Expanding into Long-Form Storytelling
Wood's confidence with structure and character led her into single films and longer narratives. She wrote and starred in Pat and Margaret, again with Julie Walters, which explored the fissures of family and fame while balancing pathos with razor-sharp dialogue. Later, she wrote Housewife, 49, a powerful drama based on the wartime Mass-Observation diaries of Nella Last. Wood's performance as Last demonstrated the depth of feeling that informed even her lightest comedy; audiences saw how her humor was rooted in careful attention to the inner lives of women whose histories were often overlooked.
Dinnerladies
With the late-1990s sitcom Dinnerladies, Wood created a fully realized world set in a factory canteen, writing every episode herself. She starred alongside Anne Reid, Maxine Peake, Andrew Dunn, and Shobna Gulati, with appearances from Celia Imrie among others, crafting a workplace comedy that prized kindness, community, and the sparkling music of everyday speech. Beneath the laughs, Dinnerladies examined loneliness, pride, friendship, and work with acute tenderness. The series demonstrated Wood's mastery of ensemble writing and her gift for balancing running gags with slow-blooming character arcs.
Travelogues, Biopics, and Later Projects
Wood continued to range widely across genres. In the travel series Victoria's Empire she explored the legacies of Britain's past with curiosity and skepticism, grounding her observations in the lives of people she met. She wrote Eric and Ernie, a biographical drama about the formative years of Morecambe and Wise, reflecting her admiration for classic double-act craft and her interest in the mechanics of performance. She also created That Day We Sang, a musical drama rooted in Manchester's cultural history, which she later adapted for television with performances by Imelda Staunton and Michael Ball. Across these projects, Wood's hallmark remained: a humane gaze, precise dialogue, and an instinct for finding comedy in places often deemed too ordinary to matter.
Personal Life
Away from the stage, Wood cherished privacy and ordinary routines. She married the magician and entertainer Geoffrey Durham, and they had two children, Grace and Henry. While the marriage later ended, the family remained central to her life. Colleagues frequently described her generosity in the rehearsal room and writers' meetings, where her exacting standards coexisted with warmth and encouragement. Her enduring creative friendships, especially with Julie Walters and regular collaborators like Celia Imrie, Duncan Preston, Susie Blake, Anne Reid, and Maxine Peake, were a through-line in her career, each partnership adding new colors to her canvas.

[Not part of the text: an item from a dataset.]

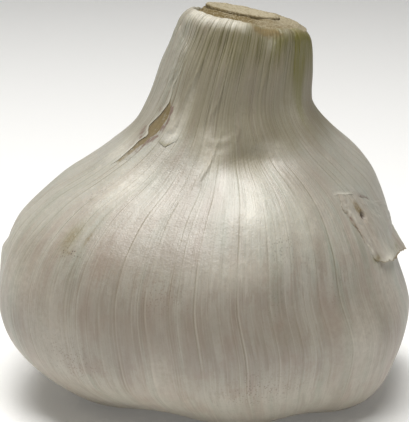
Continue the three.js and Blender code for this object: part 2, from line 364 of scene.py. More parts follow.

Voice, Method, and Influence
Wood wrote with the ear of a composer and the discipline of a dramatist. She built humor from the cadence of speech, turning the hesitations and byways of conversation into orchestral motifs. Her sketches often placed women at the center, not as types but as individuals negotiating class, work, and family. She resisted cynicism, preferring a comedy of recognition: audiences laughed because they recognized themselves and their neighbors. This approach opened doors for women in British comedy and reshaped expectations of what mainstream sketch and sitcom could achieve. Writers and performers across generations have cited her as a model for how to maintain artistic control, write with specificity, and balance compassion with comic rigor.
Awards and Recognition
Over the course of her career Wood received numerous accolades, including multiple BAFTA awards, reflecting both popular affection and critical respect. She was appointed a Commander of the Order of the British Empire for services to entertainment, recognition of her influence as a writer-performer who expanded the reach of television comedy and drama. Yet she wore honors lightly, measuring success by the quality of the work and the connection with audiences.
Final Years and Legacy
Wood died in 2016 after a period of illness, prompting an outpouring of tributes from peers and viewers who had grown up with her work. The breadth of that response testified to her rare achievement: she made programs that were intimate yet universal, local in voice yet national in impact. Her songs and sketches remain part of Britain's shared memory, quoted around kitchen tables and rewatched for the pleasure of their craft. For many, Julie Walters's wry, tender performances and Celia Imrie's poised comic mischief are inseparable from Wood's writing; those collaborations are monuments to friendship as much as to art. As later generations discover Dinnerladies, As Seen on TV, Housewife, 49, and her later dramas, they encounter a writer whose generosity of spirit never dulled her edge, and a performer who found in the everyday the stuff of classic comedy.